By BOB HARVEY
There is an invisible meter on my dashboard that ticks away just like a taxi's. Everyone's got one. It's called: why the hell am I stuck in this bloody traffic jam?
Every half-hour I am stuck on some idiot urban planner's stretch of tarmac, I curse them. Twenty-twenty hindsight is marvellous, they might say. Well, on behalf of the people of Auckland, all I can say is, if that was the best you could do, thanks for nothing.
And there isn't any e-paradise on the horizon that's going to make the need for cars disappear, either. A friend asked a law firm recently whether she could do some work from home or work slightly different hours. They watched her leave rather than accommodate her.
Sure, there are always a few shining counter-examples. But the rest of us have to get to work every day to get food on the table and keep a roof over our heads. And on Sunset Rd, Te Atatu Rd, Esmond Rd, Onewa Rd, Shore Rd, Pakuranga Dr, the Southern Motorway, we stay stuck.
Sure, the AA has a solution. Stick a motorway through Avondale. Stick a motorway through Mt Roskill. Stick a motorway through Wiri. I can tell the AA where to stick their motorways.
The AA live in a fantasy world where if you create enough roads, at some stage we'll all have a single road of our own to drive along and we can all wave to each other from our separate roads.
Which will be great, except there won't be any buildings, parks, houses or trees because Auckland will consist of one giant carpark as far as the eye can see.
Most of us are still paying hire purchase through the nose for our cars, anyway. Even when we get to our work after battling the traffic, we have to pay for parking through parking meters or private carparks or get to downtown Auckland at 5 in the morning to get the only three free parks left somewhere on Beach Rd.

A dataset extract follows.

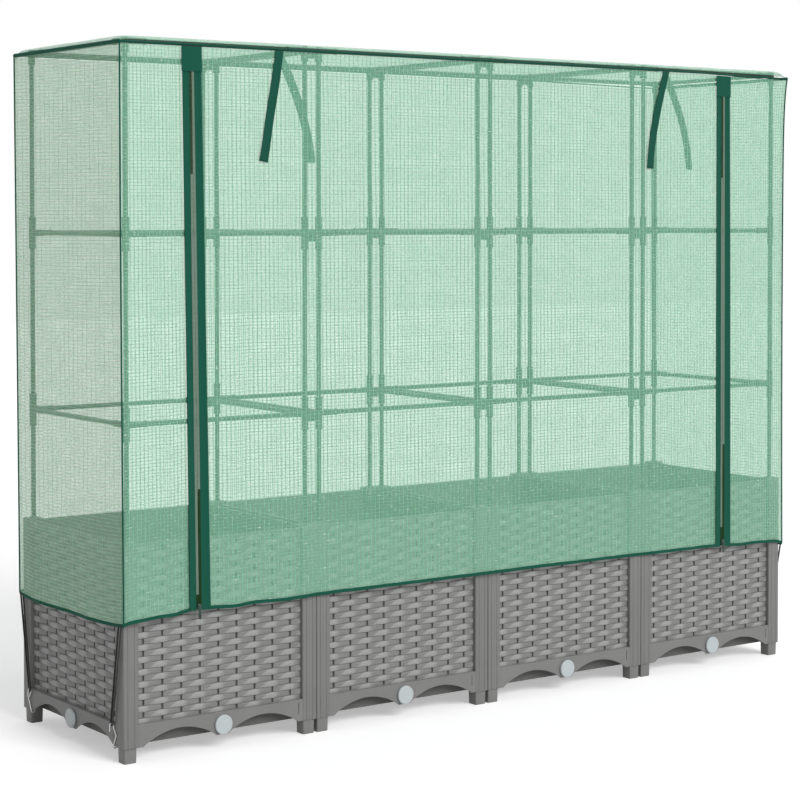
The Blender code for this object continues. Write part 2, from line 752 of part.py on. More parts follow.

No matter what the basic five car-manufacturers say, I don't actually care how I get there, I just want to get there on time. With a decent laptop and modem I could fax, call, e-mail and whatever from a train a lot more efficiently than I can now from a car. Then we'd all be safer on the road.
Except the trains are so scungy. Tranz Rail has allowed graffiti all over their lines that's so bad it makes you feel your carriage is going to be jumped by hoods inside every tunnel. It's the only area with graffiti in Waitakere City.
And the carriages are old. And the station platforms are the most horrible, sterile bits of bare steel you could imagine. Every time I take one, I feel like I'm on a one-way trip to the Gulag Archipelago.
Meanwhile, the petrol companies keep smiling and the car manufacturers keep smiling. I was actually quite impressed with the British and French truck drivers. They've got more balls than whoever represents truckies here.
Every mayor in this city is united and ready to offer a real public transport alternative to all this petrol-fuelled rage. Meanwhile, our Government ministers are driving around on their chauffeur-assisted butts looking uncomfortable and achieving stuff all.
I'm getting a little tired of the people who are running the country hiding behind funding structures when big issues come up and scare them.
Message to central Government from the mayors: Auckland's traffic problems are not going to go away. We're ready to do deals and fix things, so get with the programme.
The deal we're trying to drag the Government to involves leasing the rail corridor land, double-tracking the western line so we're not stuck on a platform waiting for the trains to pass each other down the line, new carriages, a better operator, safe platforms and carriages that make you feel like you're more than self-loading freight items.
Carriages and stations that are clean, well-designed, nice-smelling and comfortable.
Ones that are good enough to get us out of our traffic-jammed, fuel-ratcheted, insurance-premium-racketed cars and get us to where we want to go in peace and at low cost, and without having to fork over another ten bucks to some person in a carpark toll booth. And we're on track to complete the necessary roading network, and the North Shore bus lane.
People outside Auckland might say that's the price you pay for being a Jafa. Well, the next time they want to export something they should remember we all pay the transport cost - $800 million and growing. A transport solution for Auckland is a transport solution for the whole country, like it or not.
* Bob Harvey, Mayor of Waitakere, is chairman of the Auckland Mayoral Forum.